YouGov polling for the Times conducted over the weekend put Labour on 45 per cent with the Tories on 28 per cent – the greatest lead since the firm began polling in 2001.
He said Sir Keir needs to ‘turn the anger and frankly disgust with the Conservatives into a positive appetite for Labour’.
But Labour’s economic credentials risked being undermined last night after shadow chancellor Rachel Reeves revealed union leaders would be given a role in setting economic policy. She wants to appoint them to a new national economic council sitting alongside figures from industry.
Revealing her plans, Ms Reeves said: ‘I would bring together a national economic council that will bring together industry and trade unions, so working people and businesses were at the heart of economic decision-making.’
A Labour source said unions would have an ‘advisory’ role only.
The move will raise fears of a return to the ‘beer and sandwiches’ approach of the 1960s and 1970s which saw union leaders gain ever more control over economic policy. And it will raise eyebrows at a time when unions in a range of industries are pushing for strike action.
Dave Ward, general secretary of the Communication Workers Union, yesterday offered to give Sir Keir a ‘bacon butty’ if he visited striking postal workers on the picket line.
‘Keir, if you believe in the sovereignty of this country, don’t worry too much about whether people sing the national anthem, get out there, show your support that you’re going to save the Royal Mail,’ he said.
In a sign of the unions’ continuing influence over Labour, Ms Reeves yesterday paved the way for the introduction of a higher minimum wage.
Unions are pushing for the legal minimum to be increased to £15 an hour from its current rate of £9.50, despite warnings it could cost jobs and saddle public services with huge additional wage bills. The Shadow Chancellor declined to set a target for the new wage, but said it should ‘reflect the real cost of living’.
In his address to activists this afternoon, Sir Keir will quote Tony Blair saying Labour is the ‘political wing of the British people’

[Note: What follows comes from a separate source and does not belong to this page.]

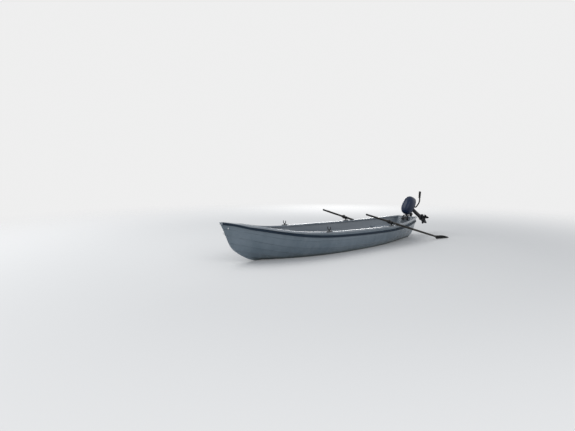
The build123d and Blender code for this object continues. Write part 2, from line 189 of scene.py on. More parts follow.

She said her first act in government would be to write to the Low Pay Commission telling it to set the minimum wage at a level that reflects living costs.
‘The last Labour government delivered Britain’s first national minimum wage,’ she said. ‘The next Labour government will introduce a genuine living wage.’
The shadow chancellor also pledged to reinstate the top rate of tax, and use the £2billion in revenues to increase NHS staffing. Chancellor Kwasi Kwarteng scrapped the tax rate of 45 per cent on earnings above £150,000 last week, giving around 660,000 high earners an average tax break worth £10,000.
Ms Reeves said Labour would ensure the better off pay their ‘fair share’ by restoring the tax.
She said the cash raised would allow the NHS to double the number of district nurses qualifying every year, train more than 5,000 health visitors and create an extra 10,000 nursing and midwife placements every year.
But, despite criticising the Government’s decision to pay for the tax cut with borrowing, she indicated the extra money for the NHS would also be borrowed rather than raised elsewhere.
She claimed it was only the scale of state borrowing that had ‘spooked the markets’.
‘When I set out my fiscal rules last year I said that in emergency situations – and we are absolutely in a national emergency at the moment – you can borrow and the Government is borrowing, it’s the scale of the borrowing,’ she said.